What to ignore: Don’t waste time trying to force Oracle’s native reports to do multi touch. They’re not built for it.

  • Schedule regular exports of campaign/touch data.
  • Join data with CRM outcomes (closed-won, revenue, etc.).
  • Apply your chosen attribution model (first, last, linear, etc.).
  • Visualize results and share with stakeholders.

8. QA Your Data (Don’t Skip This)

You’ll be tempted to trust the numbers. Don’t. Attribution data is messy.

Ways to QA:

  • Manually spot-check a few leads: Do the channels and timelines make sense?
  • Compare Oracle data to web analytics (Google Analytics, Adobe, etc.): Are totals and trends similar?
  • Check for missing or “unknown” campaigns: If this number is high, something’s broken.

If it looks off, revisit steps 3-6. Attribution is only as good as your data quality.


9. Share Results and Adapt

Once you’ve got attribution data you trust, don’t just email a spreadsheet and call it a day.

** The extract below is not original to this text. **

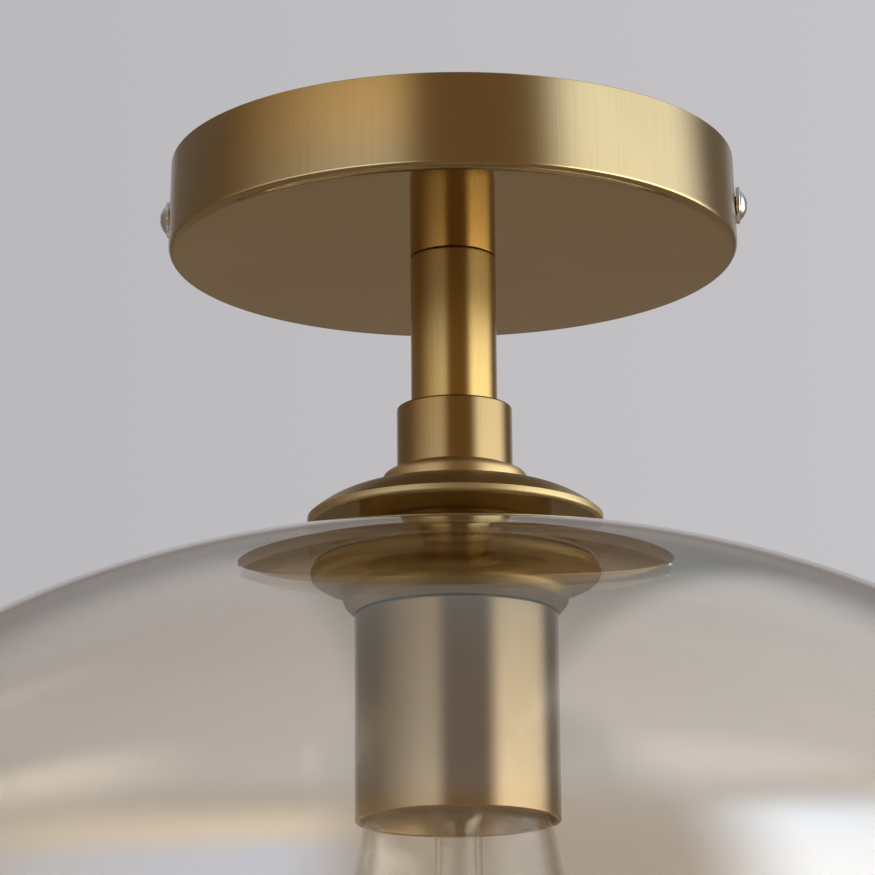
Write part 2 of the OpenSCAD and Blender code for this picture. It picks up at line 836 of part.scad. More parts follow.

  • Tell a story: Show which channels are working—and which aren’t.
  • Be honest about gaps: No model is perfect. Flag where the data is thin or inconclusive.
  • Use insights to change spend, messaging, or tactics. Otherwise, why bother?

What Works, What Doesn’t, and What to Ignore

  • Works: Standardizing campaign tracking, capturing all touchpoints, being ruthless about data quality.
  • Doesn’t work: Relying on Oracle’s default reports for multi touch, skipping QA, expecting plug-and-play attribution.
  • Ignore: Fancy AI tools or “black box” attribution vendors until you have the basics nailed. Otherwise, you’re just paying to automate your mistakes.

Wrapping Up: Keep It Simple, Iterate Often

Multi channel attribution in Oracle is more about process and discipline than fancy tech. Get your tracking and data foundation right, start simple, and don’t get distracted by shiny objects. Iterate as you go—no one gets it perfect on the first try. Good luck, and remember: done is better than perfect.